Hawkins believes that women shouldn’t be the only people responsible for choosing to have children, however. She disagrees with the popular pro-choice slogan, “My body, my choice”. She argues that not only should men have the choice to have their child, but that a woman doesn’t want to hear men tell them abortion is her choice. Kristin Hawkins
“She wants to hear, ‘You don’t have to do this. I’ll help you,’” Hawkins said. “But when she hears ‘Your body, your choice’ or ‘It’s your decision,’ she hears ‘Go have an abortion.’ And it’s absolutely tragic because he doesn’t want to have an abortion, she doesn’t want abortion. She’s looking for one person to tell her not to have an abortion.”
After once again opening the floor to questions from audience members, Hawkins ended her event thanking the pro-life movement at NMSU. She said she was surprised to see so many pro-life advocates and so few pro-choice, but that the anti-abortion movement would “ultimately be successful” due to the community coming together.

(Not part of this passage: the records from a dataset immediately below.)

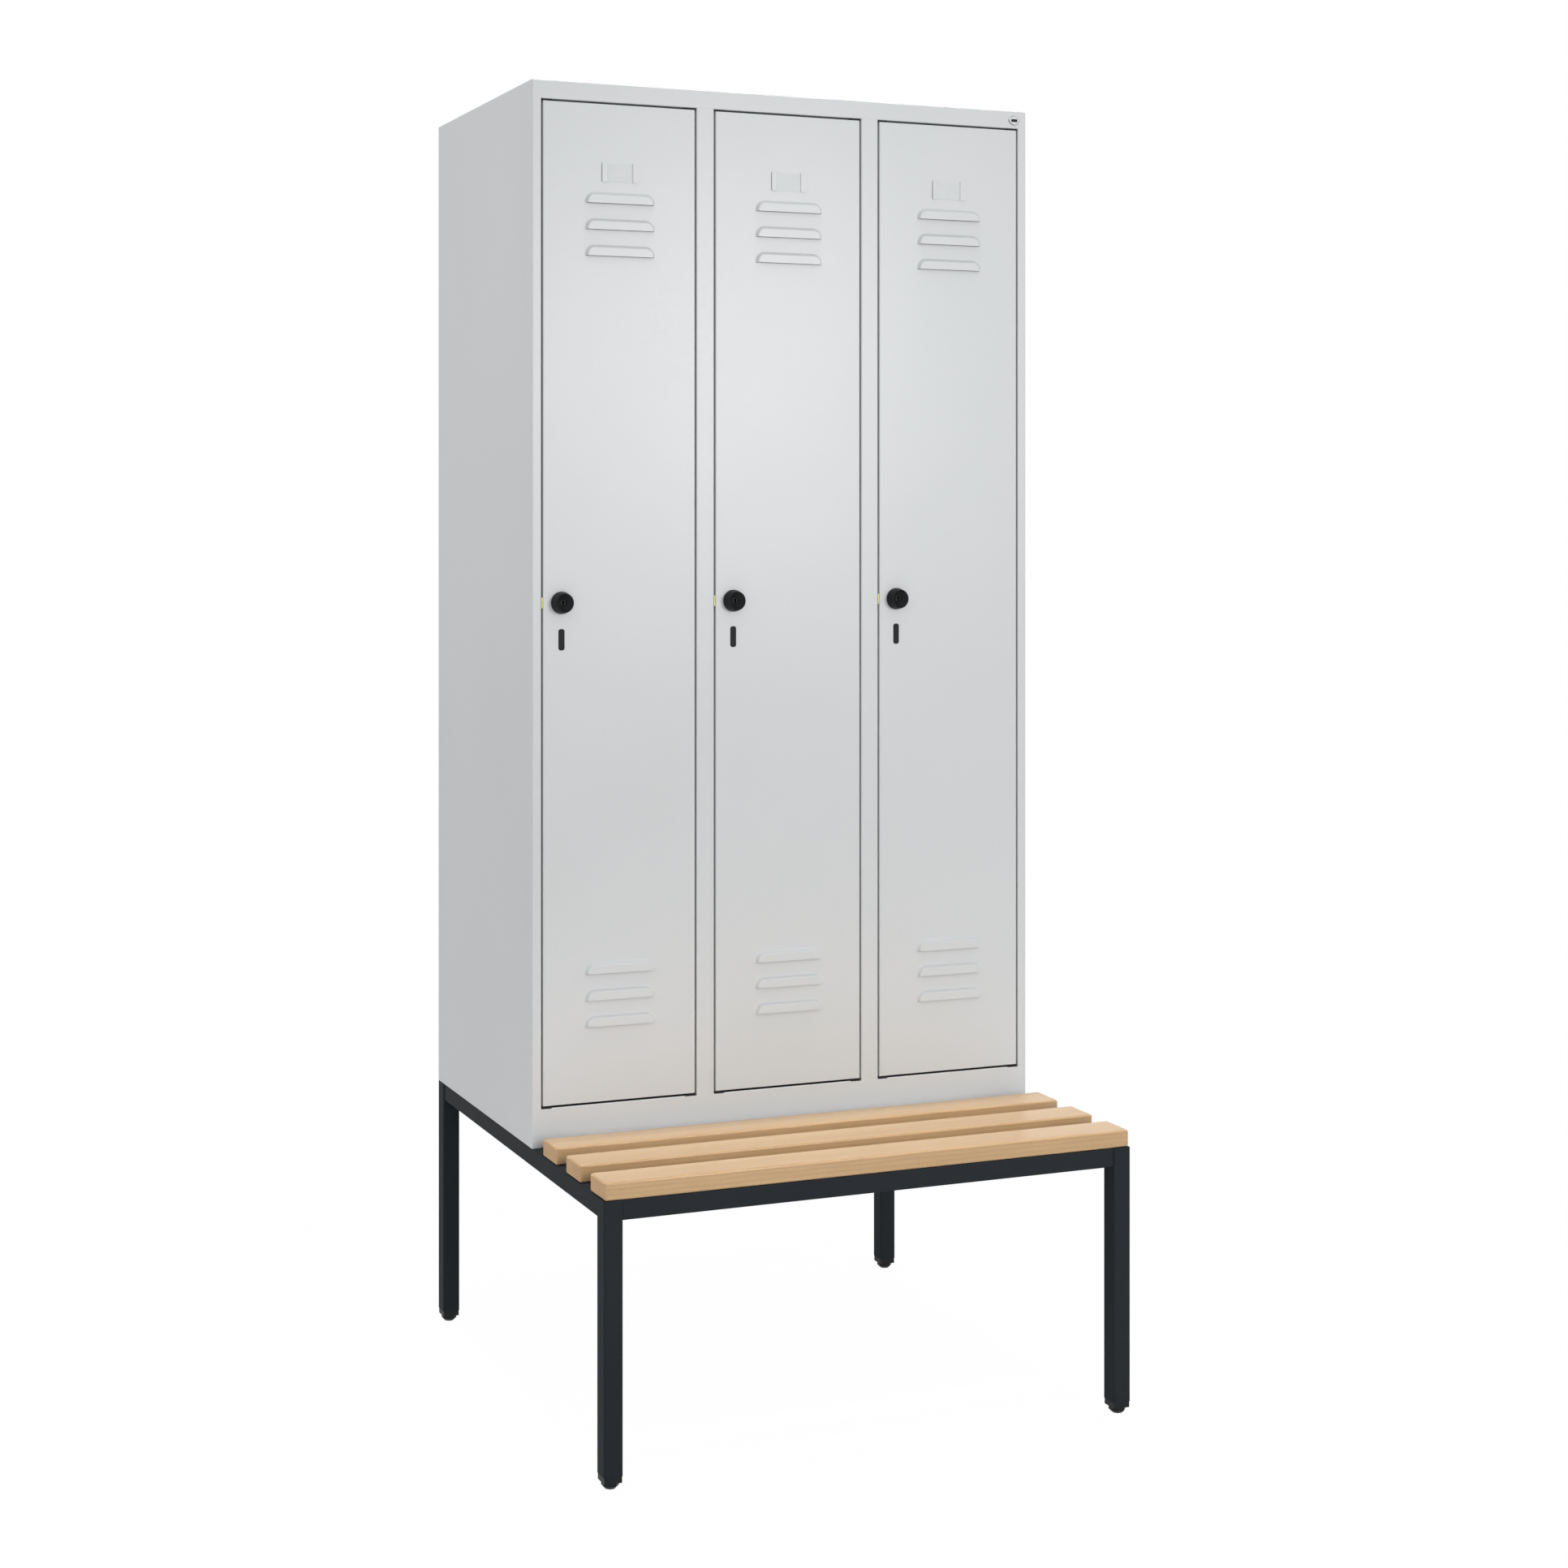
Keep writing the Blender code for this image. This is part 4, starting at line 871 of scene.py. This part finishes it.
for name in BAYS:
    low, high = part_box("door_panel_" + name)
    bm = bmesh.new()
    for side in (-1, 1):
        label_lip(bm, (low.x + high.x) / 2, low.z + LABEL_ABOVE_BOTTOM, side)
    lips = walled(mesh_of(bm, "label_lips_" + name), LIP_SHEET)
    finished("label_lips_" + name, lips, (grey_coat,), "door_" + name)
    card = blank_card(name)
    finished("card_" + name, card, (card_plastic,), "door_" + name)
print("Made label holders and blank cards for", len(BAYS), "doors")

# %% [markdown]
# ## The turning knobs
# The knob is a turned shape, so its half outline is spun round the lock's axis. Its face is
# hollow like a bowl, with a crease from top to bottom where its two halves meet, and only the
# points of the bowl are moved to make that crease. A separate key cylinder sits in the middle,
# because the key turns it while the knob stands still.

# %% Knobs
KNOB_STEPS = 72
KNOB_RADIUS = 0.018
KNOB_FACE_RADIUS = 0.0157
KNOB_SKIRT = 0.003
DISH_RADIUS = 0.0138
DISH_DEPTH = 0.0083
DISH_RINGS = 9
SOCKET_RADIUS = 0.0058
SOCKET_DEPTH = 0.0137
SPINDLE_RADIUS = 0.006
SPINDLE_LENGTH = 0.0085
RIM_ROUND = 0.0009
RIM_SEGMENTS = 4
CREASE_SHARE = 0.72
KNOB_CLEARANCE = 0.0003
BOWL_START = 0.001


def spun(bm, outline, steps):
    """Spins an open line of (radius, y) points, which starts and ends on the Y axis."""
    line = [bm.verts.new((radius, y, 0)) for radius, y in outline]
    edges = [bm.edges.new(pair) for pair in zip(line, line[1:])]
    bmesh.ops.spin(
        bm, geom=line + edges, cent=(0, 0, 0), axis=(0, 1, 0), angle=2 * math.pi,
        steps=steps, use_merge=True, use_duplicate=False,
    )
    bmesh.ops.remove_doubles(bm, verts=bm.verts, dist=WELD)


def edges_at_radius(bm, radius, y):
    """The edges of the ring that lies at a radius and a place along the Y axis."""
    ring = [
        vert for vert in bm.verts
        if abs(vert.co.y - y) < WELD and abs(math.hypot(vert.co.x, vert.co.z) - radius) < WELD
    ]
    return edges_of(ring)


def dish_depth(across, up):
    """Depth of the bowl at a place in the knob's face, with a crease along its upright line."""
    half_width = math.sqrt(max(0, DISH_RADIUS**2 - up**2))
    folded = max(0, half_width - abs(across)) / DISH_RADIUS
    ball = (DISH_RADIUS**2 + DISH_DEPTH**2) / (2 * DISH_DEPTH)
    round_depth = DISH_DEPTH - ball + math.sqrt(ball**2 - across**2 - up**2)
    return CREASE_SHARE * DISH_DEPTH * folded + (1 - CREASE_SHARE) * round_depth


def knob(name):
    """A thumb knob over its solid, around the lock's axis."""
    low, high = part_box("knob_" + name)
    face = low.y
    back = cabinet_front - KNOB_CLEARANCE
    floor_y = face + BOWL_START
    outline = [(0, face + SOCKET_DEPTH), (SOCKET_RADIUS, face + SOCKET_DEPTH)]
    for ring in range(DISH_RINGS + 1):
        radius = SOCKET_RADIUS + (DISH_RADIUS - SOCKET_RADIUS) * ring / DISH_RINGS
        outline.append((radius, floor_y if ring < DISH_RINGS else face))
    outline += [
        (KNOB_FACE_RADIUS, face), (KNOB_RADIUS, back - KNOB_SKIRT),
        (KNOB_RADIUS, back), (SPINDLE_RADIUS, back),
        (SPINDLE_RADIUS, back + SPINDLE_LENGTH), (0, back + SPINDLE_LENGTH),
    ]
    bm = bmesh.new()
    spun(bm, outline, KNOB_STEPS)
    bowl = [vert for vert in bm.verts if abs(vert.co.y - floor_y) < WELD]
    outer = edges_at_radius(bm, KNOB_FACE_RADIUS, face)
    outer += edges_at_radius(bm, KNOB_RADIUS, back - KNOB_SKIRT)
    rounded(bm, outer, RIM_ROUND, RIM_SEGMENTS)
    for vert in bowl:
        vert.co.y = face + dish_depth(vert.co.x, vert.co.z)
    moved(bm, bm.verts, ((low.x + high.x) / 2, 0, (low.z + high.z) / 2))
    return mesh_of(bm, "thumb_knob_" + name)


for name in BAYS:
    grip = finished("thumb_knob_" + name, knob(name), (knob_plastic,), "knob_" + name)
    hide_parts("knob_" + name)
print("Made", len(BAYS), "knobs of", len(grip.data.polygons), "faces each")

# %% Key cylinders
CYLINDER_RADIUS = 0.0054
CYLINDER_SEGMENTS = 40
CYLINDER_ROUND = 0.0003
CYLINDER_ROUND_SEGMENTS = 2
KEYHOLE_RADIUS = 0.0019
KEYHOLE_SEGMENTS = 16
KEYHOLE_SLOT = 0.00106
KEYHOLE_DROP = 0.0065
KEYHOLE_DEPTH = 0.0045


def keyhole_outline(bm, centre):
    """A round hole with a slot under it, made by pulling two points of a circle down."""
    made = circle_points(bm, KEYHOLE_RADIUS, KEYHOLE_SEGMENTS)
    for vert in sorted(made, key=lambda point: point.co.y)[:2]:
        vert.co.x = math.copysign(KEYHOLE_SLOT, vert.co.x)
        vert.co.y = -KEYHOLE_DROP
    stood_up(bm, made, centre)
    return edges_of(made)


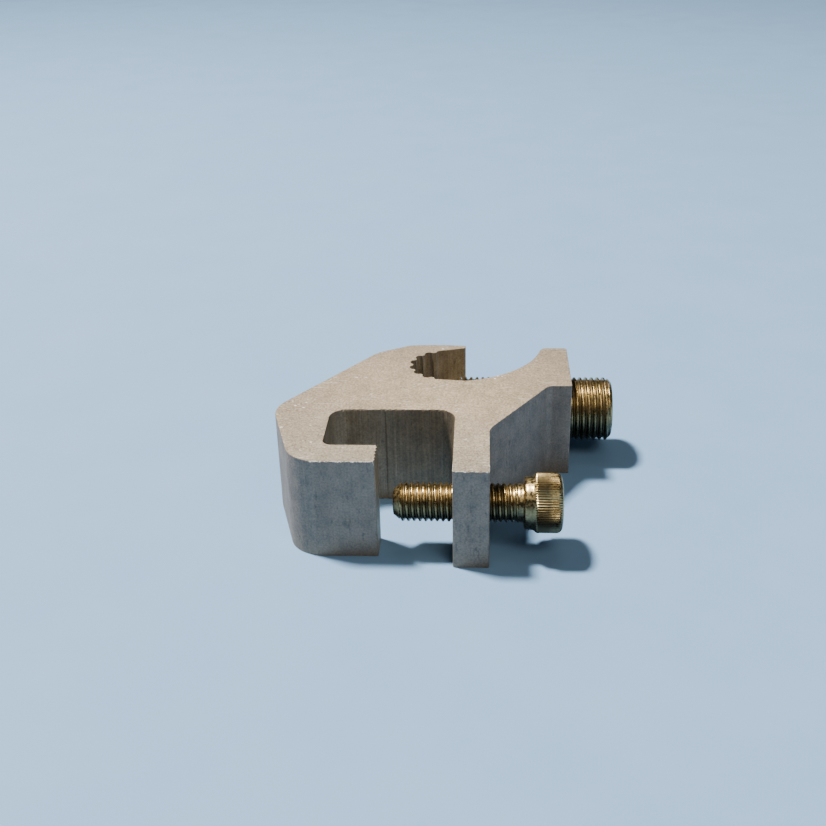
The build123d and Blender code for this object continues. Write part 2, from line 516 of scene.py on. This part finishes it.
def extrusion(node):
    """Sawn length of the extrusion: drawn walls with die lines between two torn sawn edges."""
    low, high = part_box(node)
    points = refined(cad_outline(node))
    ahead, behind = np.roll(points, -1, axis=0), np.roll(points, 1, axis=0)
    direction = ahead - behind
    direction /= np.linalg.norm(direction, axis=1)[:, None]
    inward = np.stack([-direction[:, 1], direction[:, 0]], axis=1)
    along = np.concatenate([[0], np.cumsum(np.linalg.norm(np.diff(points, axis=0), axis=1))])
    walls = points + inward * (die_lines(along) + scores(points, along))[:, None]
    torn = torn_edge(points, along)
    edge = SAW_EDGE * (0.4 + 0.6 * ripple(along, TORN_LENGTH, EDGE_SEED + 1))

    level = np.zeros(len(points))
    levels = [(low.z + level, edge), (low.z + edge, level)]
    levels += [(low.z + (high.z - low.z) * share + level, level) for share in (0.25, 0.5, 0.75)]
    levels += [(high.z - edge - TORN_STEEPNESS * torn, level), (high.z + level, edge + torn)]

    mesh = bmesh.new()
    rings = []
    for heights, inset in levels:
        flat = walls + inward * inset[:, None]
        rings.append([mesh.verts.new((*xy, z)) for xy, z in zip(flat, heights)])
    for lower, upper in zip(rings, rings[1:]):
        for i in range(len(points)):
            j = (i + 1) % len(points)
            wall = mesh.faces.new((lower[i], lower[j], upper[j], upper[i]))
            finish = edge_finish if upper is rings[-1] else wall_finish
            wall.material_index = finish(*points[i])
    for cap in (rings[-1], rings[0][::-1]):
        mesh.faces.new(cap).material_index = SAWN
    data = bpy.data.meshes.new("clamp_body_sawn")
    mesh.to_mesh(data)
    mesh.free()
    made = bpy.data.objects.new("clamp_body_sawn", data)
    bpy.context.scene.collection.objects.link(made)
    return made


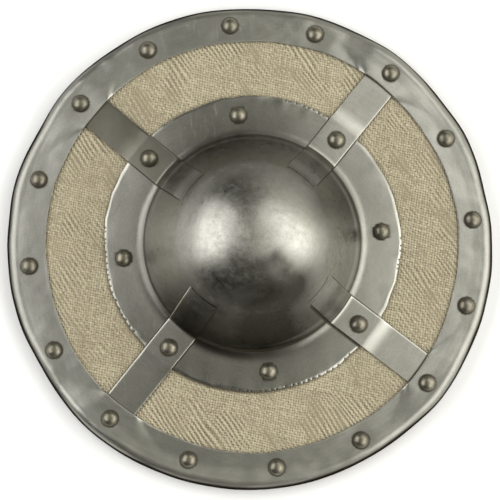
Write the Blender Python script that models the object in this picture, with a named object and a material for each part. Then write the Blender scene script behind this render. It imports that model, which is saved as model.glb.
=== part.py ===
"""Buckler: a small round hand shield of wood, linen and hammered steel, lying face up.

Lengths are metres and +Z points up, out of the shield's face. The origin is on the ground under
the middle of the rim. The four straps run out along the diagonals and the grip lies along X.

From the back to the face the pieces are stacked like this: the rim's back flange, the wooden
board, the linen, then the rim's front flange and the boss. Straps start high on the boss's cone,
bend at its foot, cross its flange and the linen, and end under the rim. Rivets go through the
whole stack.
"""

import math

import bmesh
import bpy
from mathutils import Matrix, Vector

# Overall sizes
SHIELD_RADIUS = 0.160
SHEET = 0.0012
GAP = 0.0003
SHARP_EDGE = math.radians(35)

# The board is slightly domed: it rises by this much from the rim's foot to its middle.
DISH_RISE = 0.009
DISH_RADIUS = 0.1525

# Stack at the board's edge, measured from the ground
BACK_FLANGE_UNDER = 0.002
BOARD_THICKNESS = 0.0075
CANVAS_THICKNESS = 0.0008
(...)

While campus pro-choice groups declined to attend Hawkins’ event, there is at least one thing that both pro- and anti-abortion advocates agree on – that New Mexico and NMSU are central to the abortion access fight, now more than ever.
“Her directly supporting the overturning of Roe v. Wade and showing up here shows how important NMSU is as a battleground in the abortion debate,” said Shadyn Roy, president of NMSU’s Students for Reproductive Rights.
“What we’re seeing is the pro-choice groups are a little bit dormant or not as organized right now,” Roy said. “This is a push for them to come forward and start organizing their own groups to fight back and it’s working with us, not directly engaging in them and still getting support for our groups. I see this as a win for the future. And hopefully for our groups.”